From how to calculate Bubble sort Time Complexity on stack overflow i come to know that complexity of worst case of bubble sort is Big Oh = n^2
But my confusion is the way it has been derived is
Big Oh = n + n - 1 + n - 2 ... + 1 = (n(n + 1))/2 = O(n²)
Now the equation (n(n + 1))/2 = O(n²) is contradictory.
If i take n=10 then (n*(n + 1))/2 = 55 then how come it is equal to n² which comes out to be 100 its actually close to its half so we can not say its is ~.
Kindly clear my doubt.
From wikipedia:
f(x) = O(g(x)) as x goes to infinity if and only if there is a positive constant M such that for all sufficiently large values of x, the absolute value of f(x) is at most M multiplied by the absolute value of g(x).

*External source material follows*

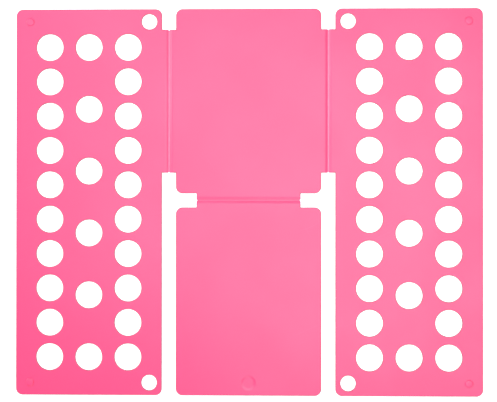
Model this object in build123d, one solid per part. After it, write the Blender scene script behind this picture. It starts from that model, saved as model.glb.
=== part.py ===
from build123d import *
import math
import os

# Shirt folding board: one flexible plastic moulding of four flat panels.
# The board lies open, underside at z = 0. +X points to the right wing, +Y to the top edge.
# All values are in millimetres.

# Overall sizes
board_length = 580.0  # top edge to bottom edge
centre_width = 218.0  # upper panel and flap
sheet_thickness = 2.2
corner_radius = 10.0

# Hinge strips: a flat leaf on each side of a groove that thins to a flexing web
leaf_width = 3.5
flank_width = 7.0  # shoulder to crease, on each side of the crease
web_thickness = 0.6
web_flat = 1.0  # flat part of the web, on each side of the crease
hinge_end_inset = 31.0  # panel corner to the end of the strip
crease_notch_radius = 1.2  # relief notch at each end of the crease

# How the folded board stacks
flap_overhang = 5.0  # folded flap beyond the upper panel
wing_edge_clearance = 1.5  # folded wing's edge to the other side's groove

# Lightening holes in each wing
hole_diameter = 40.0
hole_min_web = 10.0  # least wall between holes of a column
hole_end_margin = 57.35  # wing end to the first row of centres
column_pitch = 59.0
middle_min_pitch = 90.0  # least pitch of the middle column

# Hanging holes, and the pegs that enter those of the other wing when folded
hanging_hole_diameter = 23.0
hanging_hole_inset = 19.0  # centre to the wing's inner edge and to its end
peg_diameter = 12.0
peg_height = 2.0
peg_edge_round = 0.8

# Finger recess in the flap
recess_diameter = 23.0
recess_depth = 1.0
recess_inset = 19.0  # centre to the flap's free edge

# Sizes that follow from those above
strip_width = 2 * (leaf_width + flank_width)
upper_length = (board_length - strip_width - flap_overhang) / 2
flap_length = upper_length + flap_overhang
wing_width = centre_width + leaf_width - wing_edge_clearance
side_strip_length = upper_length - 2 * hinge_end_inset
flap_strip_length = centre_width - 2 * hinge_end_inset
peg_inset = wing_width - centre_width + hanging_hole_inset  # lands in the other wing's hole

# Places
upper_panel_y = (board_length - upper_length) / 2
flap_y = (flap_length - board_length) / 2
side_crease_x = (centre_width + strip_width) / 2
flap_crease_y = board_length / 2 - upper_length - strip_width / 2
wing_x = centre_width / 2 + strip_width + wing_width / 2
hanging_hole_y = board_length / 2 - hanging_hole_inset

LEFT, RIGHT = -1, 1
UPPER, LOWER = 1, -1


def plate(width, length):
    """A flat panel centred on the origin, with rounded corners."""
    return extrude(RectangleRounded(width, length, corner_radius), sheet_thickness)


def drill(diameter, x, y):
    """The volume that a through hole takes away."""
    hole = Cylinder(diameter / 2, 3 * sheet_thickness)
    return Pos(x, y, sheet_thickness / 2) * hole


def spread(span, min_pitch):
    """Evenly spaced places along a span, as many as the least pitch allows."""
    gaps = int(span / min_pitch)
    return [span * (i / gaps - 0.5) for i in range(gaps + 1)]


def wing_panel(side):
    """A wing with its columns of lightening holes and two hanging holes by the centre."""
    span = board_length - 2 * hole_end_margin
    outer_rows = spread(span, hole_diameter + hole_min_web)
    middle_rows = spread(span, middle_min_pitch)
    columns = {-column_pitch: outer_rows, 0: middle_rows, column_pitch: outer_rows}
    cuts = [drill(hole_diameter, x, y) for x, rows in columns.items() for y in rows]
    inner_x = -side * (wing_width / 2 - hanging_hole_inset)
    cuts += [drill(hanging_hole_diameter, inner_x, end * hanging_hole_y) for end in (UPPER, LOWER)]
    return Pos(side * wing_x, 0, 0) * (plate(wing_width, board_length) - cuts)


def peg(side, end):
    """A low round peg with a softened rim, standing on a wing's outer corner."""
    body = Cylinder(peg_diameter / 2, peg_height, align=(Align.CENTER, Align.CENTER, Align.MIN))
    body = fillet(body.edges().sort_by(Axis.Z)[-1], min(peg_edge_round, peg_height / 2))
    x = side * (wing_x + wing_width / 2 - peg_inset)
    return Pos(x, end * hanging_hole_y, sheet_thickness) * body


def flap_panel():
    """The flap, with a round finger recess near its free edge."""
    recess = Cylinder(recess_diameter / 2, recess_depth, align=(Align.CENTER, Align.CENTER, Align.MAX))
    place = Pos(0, recess_inset - flap_length / 2, sheet_thickness)
    return Pos(0, flap_y, 0) * (plate(centre_width, flap_length) - place * recess)


def flank_section():
    """Half of the groove in the XZ plane: the web at x = 0, rising convex to the shoulder."""
    drop = sheet_thickness - web_thickness
    run = flank_width - web_flat
    radius = (run**2 + drop**2) / (2 * drop)
    middle_x = web_flat + run / 2
    middle_z = sheet_thickness - radius + math.sqrt(radius**2 - (run / 2) ** 2)
    web_edge = (web_flat, 0, web_thickness)
    shoulder = (flank_width, 0, sheet_thickness)
    base = Polyline(
        shoulder, (flank_width, 0, 0), (0, 0, 0), (0, 0, web_thickness), web_edge
    )
    rise = ThreePointArc(web_edge, (middle_x, 0, middle_z), shoulder)
    return make_face(base.edges() + rise.edges())


def hinge(length, place):
    """The four regions of a hinge strip, whose x axis points from the root panel outwards."""
    flank = extrude(flank_section(), length / 2, dir=(0, 1, 0), both=True)
    for end in (UPPER, LOWER):
        notch = Cylinder(crease_notch_radius, 3 * sheet_thickness)
        flank -= Pos(0, end * length / 2, 0) * notch
    leaf = Box(leaf_width, length, sheet_thickness, align=(Align.MIN, Align.CENTER, Align.MIN))
    leaf = Pos(flank_width, 0, 0) * leaf
    regions = {
        "inner_leaf": mirror(leaf, about=Plane.YZ),
        "inner_flank": mirror(flank, about=Plane.YZ),
        "outer_flank": flank,
        "outer_leaf": leaf,
    }
    return {name: place * region for name, region in regions.items()}


hinges = {
    "left": (side_strip_length, Pos(-side_crease_x, upper_panel_y, 0) * Rot(0, 0, 180)),
    "right": (side_strip_length, Pos(side_crease_x, upper_panel_y, 0)),
    "flap": (flap_strip_length, Pos(0, flap_crease_y, 0) * Rot(0, 0, -90)),
}

nodes = {
    "upper_panel": Pos(0, upper_panel_y, 0) * plate(centre_width, upper_length),
    "lower_flap_panel": flap_panel(),
}
for side_name, side in {"left": LEFT, "right": RIGHT}.items():
    nodes[f"{side_name}_wing_panel"] = wing_panel(side)
    for end_name, end in {"upper": UPPER, "lower": LOWER}.items():
        nodes[f"{side_name}_wing_{end_name}_peg"] = peg(side, end)
for hinge_name, (strip_length, strip_place) in hinges.items():
    for region_name, region in hinge(strip_length, strip_place).items():
        nodes[f"{hinge_name}_hinge_{region_name}"] = region

os.makedirs("parts", exist_ok=True)
for name, shape in nodes.items():
    shape.label = name
    export_step(shape, f"parts/{name}.step")
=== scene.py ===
"""A folding board for shirts: one thin plastic moulding of four flat panels and three living hinges.

The board lies open. +X points to the right wing and +Y to the top edge, in metres.
"""

import logging
import math
from dataclasses import dataclass, field
from enum import Enum
from typing import Any, Optional, Union

import bmesh
import bpy
from mathutils import Matrix, Vector


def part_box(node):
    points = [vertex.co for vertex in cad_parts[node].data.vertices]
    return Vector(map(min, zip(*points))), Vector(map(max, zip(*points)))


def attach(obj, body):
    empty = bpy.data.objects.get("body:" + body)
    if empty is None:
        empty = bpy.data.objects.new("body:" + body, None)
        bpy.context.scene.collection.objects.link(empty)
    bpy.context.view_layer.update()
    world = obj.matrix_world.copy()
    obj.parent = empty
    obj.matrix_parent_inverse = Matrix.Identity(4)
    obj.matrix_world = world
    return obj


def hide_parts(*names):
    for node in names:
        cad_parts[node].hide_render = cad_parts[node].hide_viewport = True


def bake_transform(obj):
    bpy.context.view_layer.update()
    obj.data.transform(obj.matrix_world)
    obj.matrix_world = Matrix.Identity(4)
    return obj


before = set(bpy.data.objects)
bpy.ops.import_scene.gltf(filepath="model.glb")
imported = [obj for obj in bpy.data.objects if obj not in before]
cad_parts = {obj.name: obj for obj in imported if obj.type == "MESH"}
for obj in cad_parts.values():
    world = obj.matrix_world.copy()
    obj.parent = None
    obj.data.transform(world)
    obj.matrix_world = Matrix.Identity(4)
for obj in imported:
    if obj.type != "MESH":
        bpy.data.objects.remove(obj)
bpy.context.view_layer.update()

MM = 0.001
TINY = 1e-6
SHARP_ANGLE = math.radians(38)
LEVEL = 0.9999  # the least upward part of a level face's normal

log = logging.getLogger("folding_board")

Colour = tuple[float, float, float]
Place = tuple[float, float, float]
Input = Union["Signal", float, tuple]


def rgba(colour: Colour) -> tuple[float, float, float, float]:
    """The colour with full opacity."""
    return (*colour, 1.0)


class Side(Enum):
    """A side of a flat panel, as the direction that it faces."""

    LEFT = (-1.0, 0.0, 0.0)
    RIGHT = (1.0, 0.0, 0.0)
    TOP = (0.0, 1.0, 0.0)
    BOTTOM = (0.0, -1.0, 0.0)

    @property
    def outward(self) -> Vector:
        """The direction away from the panel."""
        return Vector(self.value)

    @property
    def turn(self) -> float:
        """The angle about Z that turns +X to this direction."""
        return math.atan2(self.value[1], self.value[0])


class CreaseLook(Enum):
    """How much paler the plastic is along a crease."""

    PALE = 1.0
    PLAIN = 0.0


class Signal:
    """One output of a shader node, used like a number in an expression."""

    def __init__(self, graph: "NodeGraph", socket: bpy.types.NodeSocket) -> None:
        """Keeps the socket and the graph that it belongs to."""
        self.graph = graph
        self.socket = socket

    def math(self, operation: str, first: Input, second: Input = 0.0) -> "Signal":
        """One Math node.

        Args:
            operation: The node's operation.
            first: The first value.
            second: The second value, where the operation has one.

        Returns:
            The node's result.
        """
        return self.graph.add("ShaderNodeMath", {"operation": operation}, {0: first, 1: second})

    def __add__(self, other: Input) -> "Signal":
        """self + other."""
        return self.math("ADD", self, other)

    def __radd__(self, other: Input) -> "Signal":
        """other + self."""
        return self.math("ADD", other, self)

    def __sub__(self, other: Input) -> "Signal":
        """self - other."""
        return self.math("SUBTRACT", self, other)

    def __rsub__(self, other: Input) -> "Signal":
        """other - self."""
        return self.math("SUBTRACT", other, self)

    def __mul__(self, other: Input) -> "Signal":
        """self * other."""
        return self.math("MULTIPLY", self, other)

    def __rmul__(self, other: Input) -> "Signal":
        """other * self."""
        return self.math("MULTIPLY", other, self)

    def ramp(self, start: float, end: float) -> "Signal":
        """A smooth step.

        Args:
            start: The value that gives 0.
            end: The value that gives 1. It may be below start.

        Returns:
            0 before start, 1 after end, and a smooth curve between them.
        """
        inputs = {"Value": self, "From Min": start, "From Max": end}
        return self.graph.add("ShaderNodeMapRange", {"interpolation_type": "SMOOTHSTEP"}, inputs)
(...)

So in your exaple there is such constant: if we take M = 3 then for all n>0 the inequality (n*(n + 1))/2 < 3*(n^2) stands.
Moreover, this definion says also that: O(n^2) = O(n^2/180) = O(n^2 + n) and so on.
Now the equation (n*(n + 1))/2 = O(n^2) is contradictory.
No it isn't.
Because it isn't really an equation.
In fact, O(n^2) is really a short hand for an infinite set of functions f(n) which each individually have the property:
limit ( n -> infinity ) of f(n) <= C * n^2 ... for some constant C.
(There are more precise ways of stating this ...)
Intuitively, f(n) is a member of the set O(n^2) is telling us that f(n) grows in proportion to n^2 as n gets really big.
It is easy to prove that f(n) = (n*(n + 1))/2 is a member of the set O(n^2)
Informally, as n gets really big for this f(n), the (n^2)/2 term of the equation dominates and the n/2 disappears into insignificance.
The way that time complexity works is that you want to find how the function behaves at very large values. The value that you substitute N would not be exact, but it would be an approximation for large values. For example, if N = 1,000,000 and your time complexity is O(n+1), is 1,000,000 and 1,000,001 different?
The idea is you keep the term from those being added that grows the fastest asymptotically. So in n*(n+1)/2, you would keep n^2 since that grows the fastest.
O-notation is meant to show how the time requited grows with the number of inputs, as the number of inputs gets large. For example, let's suppose that a bit of code is O(n). If we were to double the input, we'd expect the run time to (roughly) double. If we triple it, we'd expect runtime to triple as well. Note that this would be true regardless of any factor that might exist in a hypothetical exact formula for the runtime of the code.
Similar can be said of O(n^2) : doubling will cause quadrupling, etc, etc.
So :
O(n^2) == O(1/2*n^2) == O(2*n^2) == 0(1000000000*n^2)
Here is a nice tutorial.
To be precise, O(...) is a set of functions, not a number. Sometimes some guys are lazy and write x = O(y) instead of x \in O(y).
You can find the exact definition of the set O(y) in the column formal definition from this table: https://en.wikipedia.org/wiki/Big_O_notation#Family_of_Bachmann.E2.80.93Landau_notations
What does this informally mean? O(f(x)) contains functions that grow at about the same speed.
An example, if you have g(x) = n^2 + 5n - 7000 then it is in O(n^2) since n^2 is the dominant part of the function (compare to the exact definitions).
Also, constant factors can be removed. So, g(x) = 1000n^2 is also in O(n^2).
Thus, O(...) only is an indicator of which variables, and how much, something depends on. For example, there exists an input (it may be veeery big) where the function n^2 is bigger than 100000000 * n.
Because of that, an algorithm that has a time complexity of O(n^2) in general is not so good as one in O(n). But, which is very important, in practice it may be preferable as the hidden stuff in the second algorithm may be such big that the first algorithm is better for input sizes that occur in practice. However, there is a bound on the input size (it can be very large) where the second algorithm will get better, but they may not occur in practice though.
The complexity of any sorting algo depends upon the comparisons. In bubble sort, we have seen there are N-1 Passes in total. In the first pass, N-1 comparisons are made to place the highest element in the correct position. Then in pass 2, the second highest element is placed in its position. Therefore to compute the complexity we have to compute the comparisons made by the algo~
Using basic discrete math~
f(n)= (n-1)+(n-2)+(n-3)+.....+ 3 + 2 + 1
f(n)= n(n-1)/2
f(n)= n^2 + O(n) ~ (The constans are ignored for deriving Complexities)
f(n)= O(n^2)
Therefore the complexity of Bubble Sort if O(n^2). It means the time required to execute bubble sort is proportional to n^2, where n is the total elements in the array.